Two weeks ago a Pakistani academic accused of blasphemy was shot and killed in the southern port city of Karachi. Muhammad Shakil Auj, was the dean of Islamic studies at the state-run University of Karachi and a well-known progressive liberal in the field. He had complained to the police about death threats he had begun receiving after delivering a speech in the US in 2012.

A week earlier, a visiting religious scholar at the same Islamic studies department, Maulana Masood Baig, was also shot dead by unknown attackers.

Today 16 people are on death row, and another 20 are serving life sentences for the offence of blasphemy. Three Christians have been sentenced to death in the last few months. And lawyers and politicians who have spoken out against the law have been attacked, some killed. Salman Taseer, the governor of Punjab and a vocal proponent of reform, was shot to death in 2011 by one of his elite police guards.
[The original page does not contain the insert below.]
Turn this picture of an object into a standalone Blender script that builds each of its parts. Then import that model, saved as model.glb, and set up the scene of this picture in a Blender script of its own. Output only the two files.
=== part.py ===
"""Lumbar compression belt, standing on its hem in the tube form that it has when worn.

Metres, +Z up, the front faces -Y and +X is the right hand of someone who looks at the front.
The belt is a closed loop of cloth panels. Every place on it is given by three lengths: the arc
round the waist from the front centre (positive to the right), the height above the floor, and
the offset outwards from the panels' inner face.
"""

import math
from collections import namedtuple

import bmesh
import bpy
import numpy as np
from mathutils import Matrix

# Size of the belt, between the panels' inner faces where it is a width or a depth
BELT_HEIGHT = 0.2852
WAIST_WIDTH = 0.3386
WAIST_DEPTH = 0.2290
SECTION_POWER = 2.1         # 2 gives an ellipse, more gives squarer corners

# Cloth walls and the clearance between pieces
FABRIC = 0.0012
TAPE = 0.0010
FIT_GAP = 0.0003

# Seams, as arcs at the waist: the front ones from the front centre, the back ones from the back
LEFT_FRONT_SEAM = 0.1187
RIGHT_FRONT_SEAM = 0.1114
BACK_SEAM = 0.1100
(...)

Worryingly blasphemy allegations have soared this year to record levels , according to the Islamabad-based Centre for Research and Security Studies. Reports suggest claims are increasingly used to settle personal scores or grab property. The provisions of the law are heavily weighted in favour of the accuser, making defending oneself almost impossible. The government, despite strong international pressure, shows no inclination to repeal or reform themeasure.

Today 14 out of 20 countries in the Middle East and northern Africa criminalise blasphemy. Nine of 50 in the Asia Pacific, seven of 45 in Europe, and three of 48 in Sub-Saharan Africa also do so. Eleven of 35 nations in the Americas have blasphemy laws – including several states of the US.

Currently one 14-year-old boy is facing blasphemy charges in Pennsylvania, and a possibility of up to two years in jail, for putting up on facebook a photo of himself simulating oral sex with a statue of Christ – whether the judicial authorities, for taking the case, or the young man, for behaving like a teenage prat, are the greater idiots is a moot point. But he should not be going to jail , and certainly not on the basis of the sort of medieval law that icon of human rights Vladimir Putin has used to jail punk band Pussy Riot.

So if you are tempted, gentle reader, come the referendum next year, to vote against repeal, think twice. Consider a bit the company you will want us to be keeping.